Le livre est bien sûr, en ce sens, une défense et illustration inconditionnelle des soins palliatifs. Mais il a aussi un volet politique. Blogueur catholique, Erwan Le Morhedec n’oppose pas la doctrine catholique à une légalisation de l’euthanasie. Il tente d’établir comment des lois sur l’euthanasie et le suicide assisté porteraient concrètement atteinte aux principes fondamentaux de l’humanisme républicain. « Encadrer la mort » semble certes un but louable, mais le bilan (qu’on peut faire pour des pays comme la Belgique et la Hollande) n’est guère encourageant : une loi dans ce domaine non seulement n’empêcherait pas, mais provoquerait de multiples dérives (absence de contrôles et d’explication, pressions sur l’entourage, dédain des dilemmes et des cas de conscience, culpabilisations, inégalités de l’accès à l’euthanasie…).

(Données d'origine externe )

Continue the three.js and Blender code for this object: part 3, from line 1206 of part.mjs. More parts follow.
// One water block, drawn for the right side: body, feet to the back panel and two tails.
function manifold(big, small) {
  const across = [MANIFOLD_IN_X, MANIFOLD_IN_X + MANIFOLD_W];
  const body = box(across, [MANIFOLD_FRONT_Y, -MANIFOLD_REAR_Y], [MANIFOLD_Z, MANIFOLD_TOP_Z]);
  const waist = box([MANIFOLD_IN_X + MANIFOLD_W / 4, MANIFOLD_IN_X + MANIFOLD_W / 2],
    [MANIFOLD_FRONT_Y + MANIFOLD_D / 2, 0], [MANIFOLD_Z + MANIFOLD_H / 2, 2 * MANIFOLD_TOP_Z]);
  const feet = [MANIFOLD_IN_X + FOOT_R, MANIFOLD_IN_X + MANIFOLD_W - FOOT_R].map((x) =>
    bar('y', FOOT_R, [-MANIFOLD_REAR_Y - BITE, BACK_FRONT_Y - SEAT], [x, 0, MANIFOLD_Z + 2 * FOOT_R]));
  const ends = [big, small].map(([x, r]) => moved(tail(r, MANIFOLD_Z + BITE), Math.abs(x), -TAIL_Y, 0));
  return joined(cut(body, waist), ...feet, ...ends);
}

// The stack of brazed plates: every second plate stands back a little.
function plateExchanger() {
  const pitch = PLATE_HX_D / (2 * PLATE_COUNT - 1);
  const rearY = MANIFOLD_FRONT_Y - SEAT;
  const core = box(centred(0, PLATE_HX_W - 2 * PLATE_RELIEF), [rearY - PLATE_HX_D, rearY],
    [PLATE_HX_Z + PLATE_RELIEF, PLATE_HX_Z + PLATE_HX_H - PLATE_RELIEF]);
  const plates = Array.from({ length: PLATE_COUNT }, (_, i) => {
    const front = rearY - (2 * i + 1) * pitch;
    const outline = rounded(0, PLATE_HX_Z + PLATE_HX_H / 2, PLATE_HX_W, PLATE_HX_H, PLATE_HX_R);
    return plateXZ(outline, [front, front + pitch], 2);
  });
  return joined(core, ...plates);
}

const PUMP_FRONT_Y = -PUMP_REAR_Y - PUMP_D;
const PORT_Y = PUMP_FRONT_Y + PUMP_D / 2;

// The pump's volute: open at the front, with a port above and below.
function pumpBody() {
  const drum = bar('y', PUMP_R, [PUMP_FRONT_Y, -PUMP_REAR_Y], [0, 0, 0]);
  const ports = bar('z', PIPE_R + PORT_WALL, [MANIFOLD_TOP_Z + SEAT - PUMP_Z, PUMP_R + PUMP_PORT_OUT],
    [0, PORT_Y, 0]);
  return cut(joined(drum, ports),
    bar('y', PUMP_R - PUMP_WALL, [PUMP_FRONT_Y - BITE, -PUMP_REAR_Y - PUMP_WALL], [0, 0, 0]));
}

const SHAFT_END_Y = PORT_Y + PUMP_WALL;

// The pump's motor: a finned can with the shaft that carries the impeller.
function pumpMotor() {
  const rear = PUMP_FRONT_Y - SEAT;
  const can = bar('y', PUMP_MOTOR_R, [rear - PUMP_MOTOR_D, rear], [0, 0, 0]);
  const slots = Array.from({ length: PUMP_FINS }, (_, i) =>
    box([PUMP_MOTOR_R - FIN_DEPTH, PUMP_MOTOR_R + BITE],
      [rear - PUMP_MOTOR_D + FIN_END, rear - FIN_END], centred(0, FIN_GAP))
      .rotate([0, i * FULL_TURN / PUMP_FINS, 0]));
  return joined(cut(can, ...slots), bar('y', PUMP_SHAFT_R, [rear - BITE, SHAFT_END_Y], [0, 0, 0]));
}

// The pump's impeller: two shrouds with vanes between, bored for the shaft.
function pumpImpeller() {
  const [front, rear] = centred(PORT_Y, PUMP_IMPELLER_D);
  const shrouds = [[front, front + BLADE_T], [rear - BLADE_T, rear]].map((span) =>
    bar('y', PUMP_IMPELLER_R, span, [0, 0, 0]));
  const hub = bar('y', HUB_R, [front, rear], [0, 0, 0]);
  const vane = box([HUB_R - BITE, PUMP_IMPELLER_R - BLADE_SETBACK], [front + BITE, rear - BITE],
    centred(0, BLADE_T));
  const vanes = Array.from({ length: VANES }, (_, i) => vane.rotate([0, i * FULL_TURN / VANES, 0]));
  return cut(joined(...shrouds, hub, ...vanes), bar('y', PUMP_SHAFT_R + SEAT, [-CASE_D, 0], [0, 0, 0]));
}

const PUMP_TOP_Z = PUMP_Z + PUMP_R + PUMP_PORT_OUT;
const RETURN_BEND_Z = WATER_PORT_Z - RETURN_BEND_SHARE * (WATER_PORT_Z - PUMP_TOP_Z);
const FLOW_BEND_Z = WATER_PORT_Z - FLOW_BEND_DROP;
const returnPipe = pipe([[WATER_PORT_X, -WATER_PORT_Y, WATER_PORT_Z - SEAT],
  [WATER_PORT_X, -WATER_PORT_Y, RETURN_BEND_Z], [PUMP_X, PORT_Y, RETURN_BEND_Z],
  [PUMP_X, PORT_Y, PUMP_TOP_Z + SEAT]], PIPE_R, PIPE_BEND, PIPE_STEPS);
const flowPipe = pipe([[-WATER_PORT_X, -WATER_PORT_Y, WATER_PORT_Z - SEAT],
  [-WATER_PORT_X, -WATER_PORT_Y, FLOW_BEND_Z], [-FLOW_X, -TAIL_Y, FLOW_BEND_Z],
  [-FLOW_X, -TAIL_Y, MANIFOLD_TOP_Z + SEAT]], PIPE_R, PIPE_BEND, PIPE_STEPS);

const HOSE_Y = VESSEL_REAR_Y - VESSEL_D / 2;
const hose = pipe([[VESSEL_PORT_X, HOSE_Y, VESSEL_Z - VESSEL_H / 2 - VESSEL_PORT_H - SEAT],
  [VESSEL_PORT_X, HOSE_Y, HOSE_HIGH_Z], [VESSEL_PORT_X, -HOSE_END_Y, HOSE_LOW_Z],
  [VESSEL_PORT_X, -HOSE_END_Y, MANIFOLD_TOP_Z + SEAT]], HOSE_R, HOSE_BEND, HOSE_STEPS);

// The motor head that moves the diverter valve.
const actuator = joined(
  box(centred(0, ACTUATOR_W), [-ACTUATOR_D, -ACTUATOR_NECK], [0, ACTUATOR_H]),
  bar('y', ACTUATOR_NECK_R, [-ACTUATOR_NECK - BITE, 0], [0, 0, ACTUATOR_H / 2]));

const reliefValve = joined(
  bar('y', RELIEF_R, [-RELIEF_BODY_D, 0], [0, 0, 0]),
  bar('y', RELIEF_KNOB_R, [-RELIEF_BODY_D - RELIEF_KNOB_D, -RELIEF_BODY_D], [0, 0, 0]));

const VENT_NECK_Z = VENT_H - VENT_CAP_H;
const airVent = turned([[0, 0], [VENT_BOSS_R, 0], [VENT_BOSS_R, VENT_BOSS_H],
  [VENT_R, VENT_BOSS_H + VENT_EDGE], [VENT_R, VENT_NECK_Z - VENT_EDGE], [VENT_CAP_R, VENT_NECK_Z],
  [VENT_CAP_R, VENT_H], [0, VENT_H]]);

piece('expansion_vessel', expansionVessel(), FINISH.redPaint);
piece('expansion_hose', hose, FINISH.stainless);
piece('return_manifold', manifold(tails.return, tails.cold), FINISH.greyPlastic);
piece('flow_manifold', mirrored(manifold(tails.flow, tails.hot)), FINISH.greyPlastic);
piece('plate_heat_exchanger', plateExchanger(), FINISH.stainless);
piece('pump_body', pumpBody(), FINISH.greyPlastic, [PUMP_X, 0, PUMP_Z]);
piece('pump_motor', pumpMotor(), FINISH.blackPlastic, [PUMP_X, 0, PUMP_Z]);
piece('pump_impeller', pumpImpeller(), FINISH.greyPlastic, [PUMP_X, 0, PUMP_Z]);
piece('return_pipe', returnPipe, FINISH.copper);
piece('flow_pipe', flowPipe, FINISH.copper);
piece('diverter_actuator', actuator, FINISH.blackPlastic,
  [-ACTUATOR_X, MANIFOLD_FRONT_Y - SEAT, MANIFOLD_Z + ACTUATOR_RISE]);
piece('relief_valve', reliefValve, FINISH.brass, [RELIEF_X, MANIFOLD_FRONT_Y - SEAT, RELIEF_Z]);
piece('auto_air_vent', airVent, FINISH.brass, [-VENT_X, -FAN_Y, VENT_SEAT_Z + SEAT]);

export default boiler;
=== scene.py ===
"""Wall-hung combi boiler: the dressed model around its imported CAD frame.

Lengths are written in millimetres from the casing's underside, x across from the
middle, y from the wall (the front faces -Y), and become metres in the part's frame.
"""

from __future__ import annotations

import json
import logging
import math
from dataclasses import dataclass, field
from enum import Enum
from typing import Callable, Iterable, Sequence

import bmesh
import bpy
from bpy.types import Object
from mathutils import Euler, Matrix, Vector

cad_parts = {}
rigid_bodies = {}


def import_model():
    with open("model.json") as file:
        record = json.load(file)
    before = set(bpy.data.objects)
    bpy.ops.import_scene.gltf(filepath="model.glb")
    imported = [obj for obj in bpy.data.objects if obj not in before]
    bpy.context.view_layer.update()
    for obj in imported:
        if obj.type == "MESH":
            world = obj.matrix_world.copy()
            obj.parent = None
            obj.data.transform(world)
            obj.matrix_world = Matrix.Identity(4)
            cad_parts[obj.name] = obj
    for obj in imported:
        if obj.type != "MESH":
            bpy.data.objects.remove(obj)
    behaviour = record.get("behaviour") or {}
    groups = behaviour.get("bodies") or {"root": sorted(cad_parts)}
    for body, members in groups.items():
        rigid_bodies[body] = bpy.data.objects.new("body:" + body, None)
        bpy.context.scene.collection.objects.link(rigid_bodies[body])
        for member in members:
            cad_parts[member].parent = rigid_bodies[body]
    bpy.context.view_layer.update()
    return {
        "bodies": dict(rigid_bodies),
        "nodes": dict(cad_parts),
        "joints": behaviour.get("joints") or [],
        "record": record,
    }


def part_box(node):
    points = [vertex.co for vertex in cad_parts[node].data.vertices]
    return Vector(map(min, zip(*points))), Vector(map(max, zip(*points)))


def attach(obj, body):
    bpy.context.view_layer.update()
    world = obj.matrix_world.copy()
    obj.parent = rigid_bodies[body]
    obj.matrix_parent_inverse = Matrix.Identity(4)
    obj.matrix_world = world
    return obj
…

Il ne s’agit pas de nier l’extrême difficulté, déjà matérielle pour commencer, ainsi que la détresse morale et spirituelle de l’entourage des personnes atteintes d’une « maladie insupportable et incurable », qui peut être durable. Il se peut que nous n’ayons plus les ressources intellectuelles et spirituelles pour accompagner les mourants. Du reste, l’auteur ne juge pas celles ou ceux qui ont cru devoir autoriser ou encourager l’euthanasie d’un proche ou son suicide assisté (il critique éventuellement leurs discours et leurs raisons, ce qui est différent). Il emporte néanmoins la conviction quand il voit dans la fin de vie « encadrée » ou « administrée », non pas une marque de dignité accrue, mais un degré supplémentaire de l’inhumanité techno-scientifique (qui offre des moyens toujours plus sophistiqués de mourir « heureux »). La dignité du corps et de la vie n’est pas morte quand disparaissent les marques extérieures de sa présence. Accompagner nos frères et sœurs humains jusqu’à leur mort, fût-ce partiellement, insuffisamment, telle est, encore et toujours, l’exigence première de leur dignité et de la nôtre.